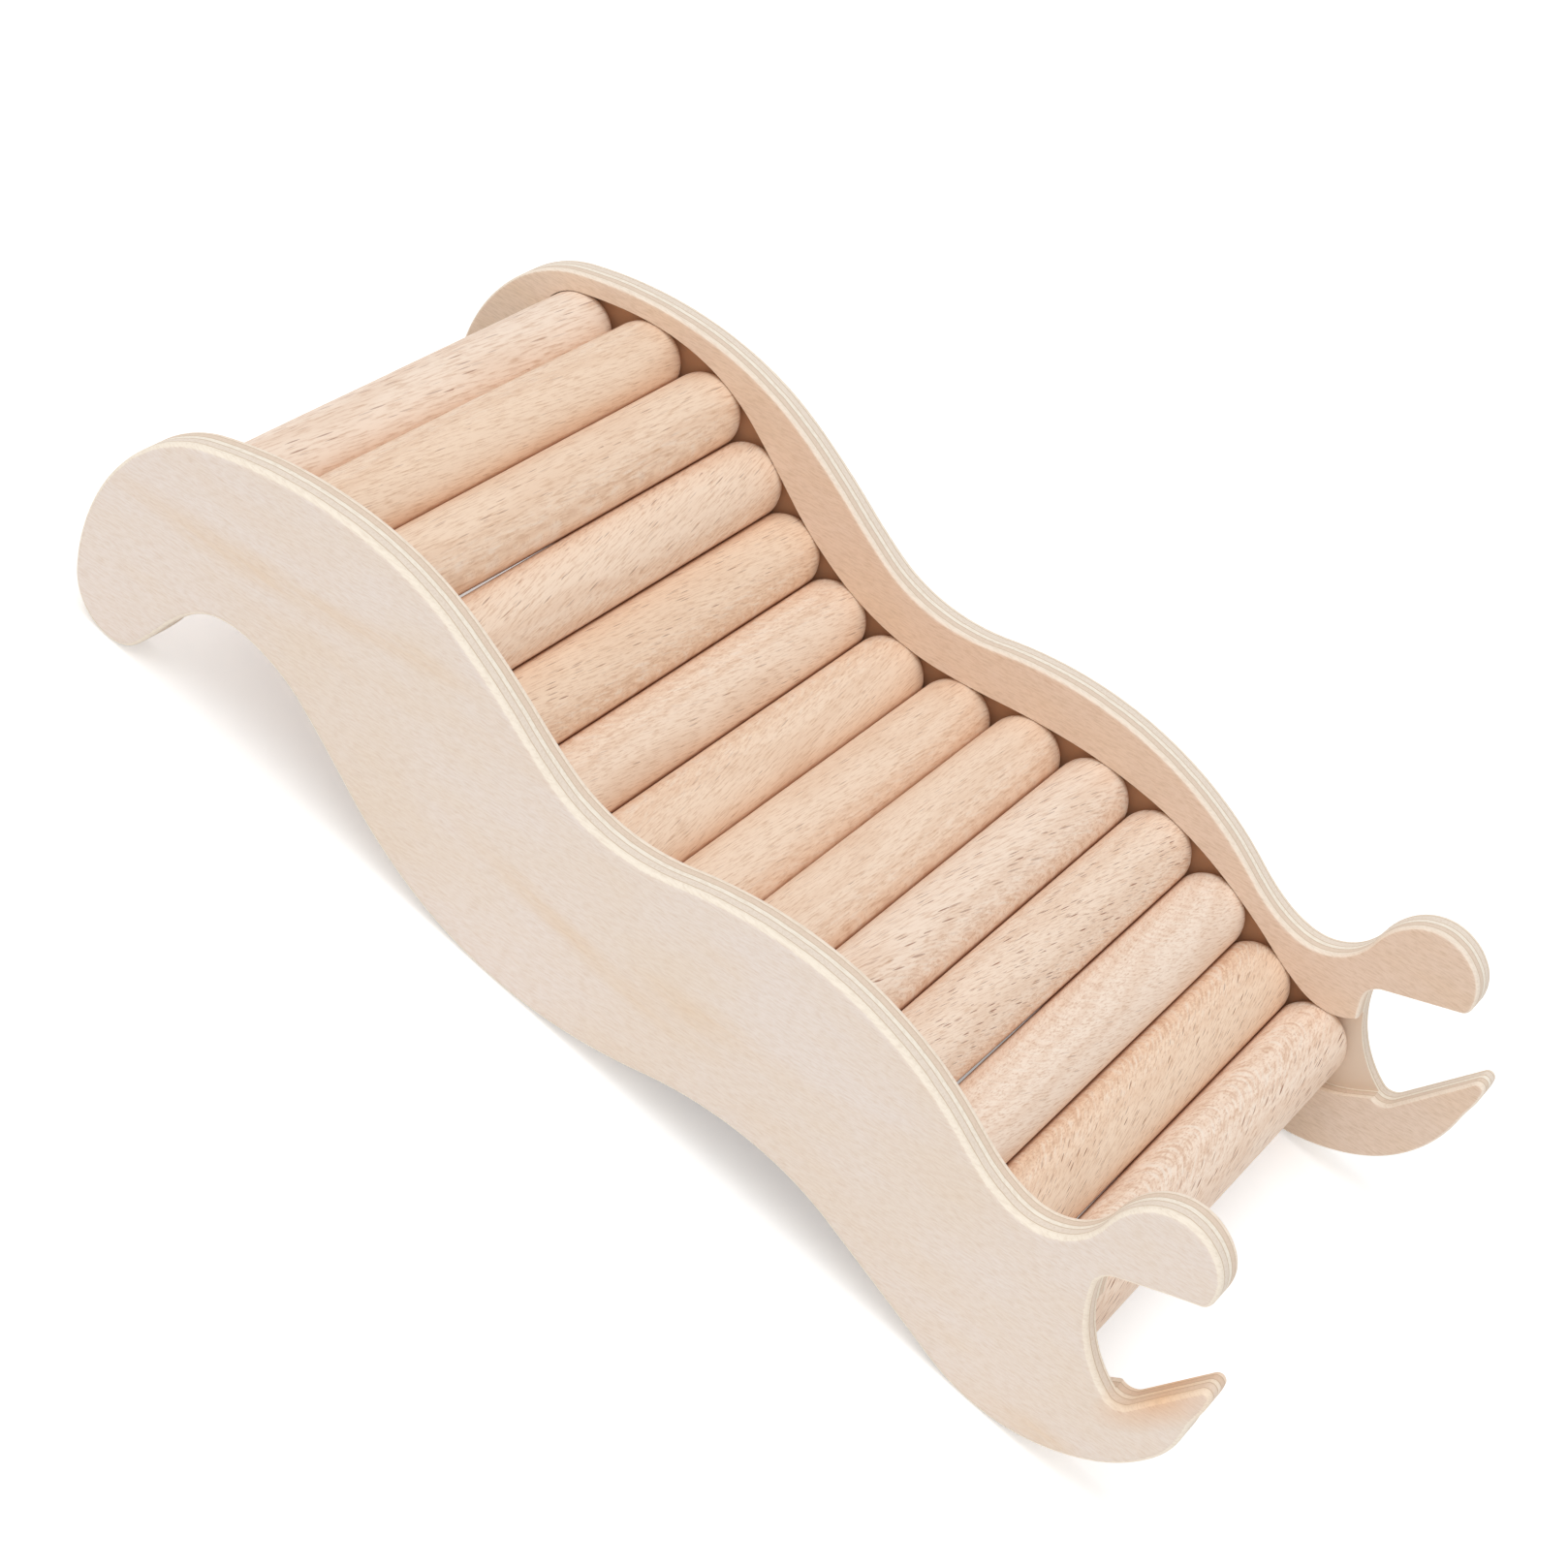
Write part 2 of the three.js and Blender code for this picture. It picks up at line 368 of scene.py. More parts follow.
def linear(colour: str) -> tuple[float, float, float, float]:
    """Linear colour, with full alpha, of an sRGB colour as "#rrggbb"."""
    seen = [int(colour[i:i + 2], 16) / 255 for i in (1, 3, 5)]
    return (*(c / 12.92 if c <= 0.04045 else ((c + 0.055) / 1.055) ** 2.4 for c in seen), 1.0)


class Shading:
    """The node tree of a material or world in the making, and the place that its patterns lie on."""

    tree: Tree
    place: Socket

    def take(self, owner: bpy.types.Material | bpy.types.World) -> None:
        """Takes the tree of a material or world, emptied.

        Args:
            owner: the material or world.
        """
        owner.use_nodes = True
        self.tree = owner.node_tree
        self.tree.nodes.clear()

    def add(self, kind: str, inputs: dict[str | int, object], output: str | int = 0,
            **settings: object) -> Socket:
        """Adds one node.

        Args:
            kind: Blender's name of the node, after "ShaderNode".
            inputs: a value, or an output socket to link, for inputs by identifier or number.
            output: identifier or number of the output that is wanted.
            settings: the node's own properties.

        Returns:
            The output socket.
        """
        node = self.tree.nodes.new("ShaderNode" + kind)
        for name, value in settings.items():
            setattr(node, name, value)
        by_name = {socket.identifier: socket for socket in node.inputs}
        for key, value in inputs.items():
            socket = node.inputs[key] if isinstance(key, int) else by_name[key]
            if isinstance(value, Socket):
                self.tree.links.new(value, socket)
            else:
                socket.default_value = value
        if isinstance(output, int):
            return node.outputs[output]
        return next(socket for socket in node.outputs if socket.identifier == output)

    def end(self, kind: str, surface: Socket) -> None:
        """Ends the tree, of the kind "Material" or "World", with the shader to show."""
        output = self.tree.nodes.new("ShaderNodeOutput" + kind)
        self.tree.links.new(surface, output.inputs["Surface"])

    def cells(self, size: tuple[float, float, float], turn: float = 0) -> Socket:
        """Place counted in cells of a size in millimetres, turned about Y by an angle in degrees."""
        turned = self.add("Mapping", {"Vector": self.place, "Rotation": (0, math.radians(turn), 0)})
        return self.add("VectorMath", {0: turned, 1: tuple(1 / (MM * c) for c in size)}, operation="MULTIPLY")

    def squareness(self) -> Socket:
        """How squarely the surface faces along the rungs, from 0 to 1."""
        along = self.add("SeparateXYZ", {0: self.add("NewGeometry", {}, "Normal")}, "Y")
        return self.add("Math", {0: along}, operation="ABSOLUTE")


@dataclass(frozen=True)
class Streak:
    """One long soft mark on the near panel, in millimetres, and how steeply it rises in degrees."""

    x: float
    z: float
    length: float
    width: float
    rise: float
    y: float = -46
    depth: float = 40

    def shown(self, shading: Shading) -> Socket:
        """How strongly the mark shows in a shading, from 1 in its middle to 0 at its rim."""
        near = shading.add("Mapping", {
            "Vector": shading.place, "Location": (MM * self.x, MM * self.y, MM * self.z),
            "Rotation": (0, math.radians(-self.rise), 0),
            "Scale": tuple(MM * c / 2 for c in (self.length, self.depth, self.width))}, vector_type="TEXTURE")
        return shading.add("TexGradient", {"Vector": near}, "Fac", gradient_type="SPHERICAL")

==

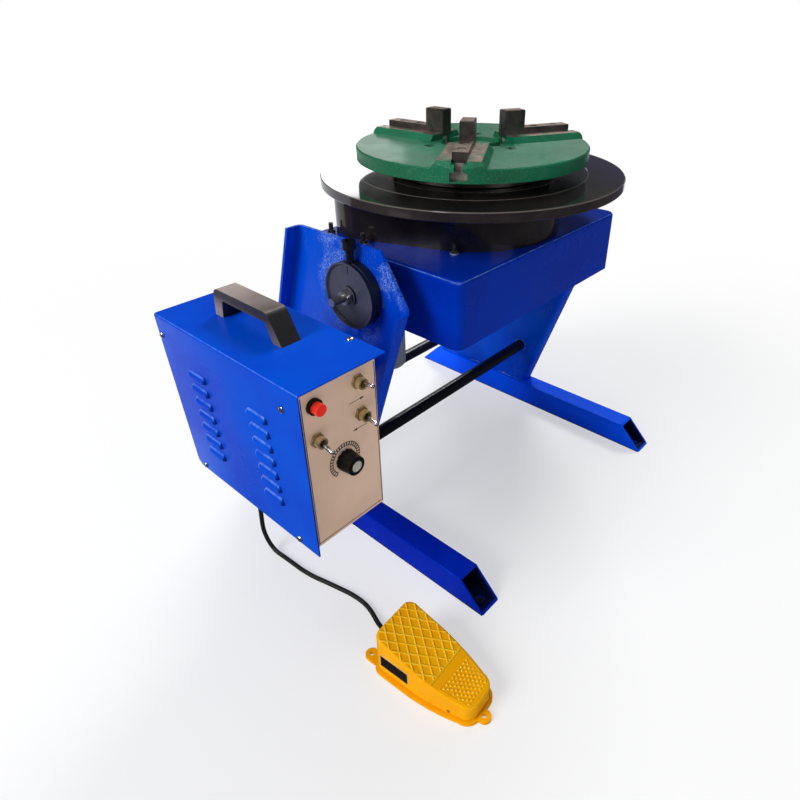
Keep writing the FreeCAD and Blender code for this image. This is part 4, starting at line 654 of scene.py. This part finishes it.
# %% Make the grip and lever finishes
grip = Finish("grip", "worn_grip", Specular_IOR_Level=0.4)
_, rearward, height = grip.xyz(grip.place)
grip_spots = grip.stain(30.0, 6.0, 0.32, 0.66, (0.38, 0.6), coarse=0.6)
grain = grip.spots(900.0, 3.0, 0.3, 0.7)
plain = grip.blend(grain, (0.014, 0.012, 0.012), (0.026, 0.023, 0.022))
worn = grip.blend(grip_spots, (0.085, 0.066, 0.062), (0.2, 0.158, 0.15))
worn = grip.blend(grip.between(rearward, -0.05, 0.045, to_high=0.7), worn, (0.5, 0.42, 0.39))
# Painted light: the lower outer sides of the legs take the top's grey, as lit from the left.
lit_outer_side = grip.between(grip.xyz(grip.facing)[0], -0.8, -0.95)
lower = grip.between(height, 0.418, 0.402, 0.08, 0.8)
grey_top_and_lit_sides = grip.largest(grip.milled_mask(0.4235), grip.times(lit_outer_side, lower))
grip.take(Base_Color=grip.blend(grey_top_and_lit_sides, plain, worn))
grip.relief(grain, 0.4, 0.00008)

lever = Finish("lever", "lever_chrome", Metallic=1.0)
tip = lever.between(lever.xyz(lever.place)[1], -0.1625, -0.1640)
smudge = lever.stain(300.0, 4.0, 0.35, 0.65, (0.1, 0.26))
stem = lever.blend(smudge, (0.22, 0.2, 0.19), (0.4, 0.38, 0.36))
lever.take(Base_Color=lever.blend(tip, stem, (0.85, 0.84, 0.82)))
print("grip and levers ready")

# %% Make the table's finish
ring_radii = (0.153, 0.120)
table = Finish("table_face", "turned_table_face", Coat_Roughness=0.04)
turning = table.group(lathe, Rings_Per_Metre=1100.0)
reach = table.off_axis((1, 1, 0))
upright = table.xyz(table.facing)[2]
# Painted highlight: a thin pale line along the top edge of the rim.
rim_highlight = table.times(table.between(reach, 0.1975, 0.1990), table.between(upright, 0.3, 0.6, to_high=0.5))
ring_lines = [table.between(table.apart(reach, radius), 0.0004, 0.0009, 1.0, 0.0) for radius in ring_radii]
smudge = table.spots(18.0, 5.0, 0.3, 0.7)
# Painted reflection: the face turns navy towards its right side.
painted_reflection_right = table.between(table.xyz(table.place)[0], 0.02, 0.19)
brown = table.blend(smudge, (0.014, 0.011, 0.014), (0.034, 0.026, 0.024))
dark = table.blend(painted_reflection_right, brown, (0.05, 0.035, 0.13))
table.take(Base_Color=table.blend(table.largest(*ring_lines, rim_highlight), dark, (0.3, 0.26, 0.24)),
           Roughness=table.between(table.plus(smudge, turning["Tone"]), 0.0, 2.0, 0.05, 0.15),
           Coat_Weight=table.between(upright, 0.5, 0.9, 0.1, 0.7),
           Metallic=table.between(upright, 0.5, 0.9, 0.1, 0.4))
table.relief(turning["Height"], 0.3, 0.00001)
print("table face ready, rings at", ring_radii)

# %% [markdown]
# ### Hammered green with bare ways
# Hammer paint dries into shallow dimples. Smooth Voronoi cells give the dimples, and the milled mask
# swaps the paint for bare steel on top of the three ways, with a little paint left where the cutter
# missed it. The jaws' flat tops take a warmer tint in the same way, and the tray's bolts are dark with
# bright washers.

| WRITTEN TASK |
Give back, word for word, each line from the one containing "Write part 2" down to the one containing "settings: the node's", including those two lines.

| EXERCISE SOLUTION |
Write part 2 of the three.js and Blender code for this picture. It picks up at line 368 of scene.py. More parts follow.
def linear(colour: str) -> tuple[float, float, float, float]:
    """Linear colour, with full alpha, of an sRGB colour as "#rrggbb"."""
    seen = [int(colour[i:i + 2], 16) / 255 for i in (1, 3, 5)]
    return (*(c / 12.92 if c <= 0.04045 else ((c + 0.055) / 1.055) ** 2.4 for c in seen), 1.0)


class Shading:
    """The node tree of a material or world in the making, and the place that its patterns lie on."""

    tree: Tree
    place: Socket

    def take(self, owner: bpy.types.Material | bpy.types.World) -> None:
        """Takes the tree of a material or world, emptied.

        Args:
            owner: the material or world.
        """
        owner.use_nodes = True
        self.tree = owner.node_tree
        self.tree.nodes.clear()

    def add(self, kind: str, inputs: dict[str | int, object], output: str | int = 0,
            **settings: object) -> Socket:
        """Adds one node.

        Args:
            kind: Blender's name of the node, after "ShaderNode".
            inputs: a value, or an output socket to link, for inputs by identifier or number.
            output: identifier or number of the output that is wanted.
            settings: the node's own properties.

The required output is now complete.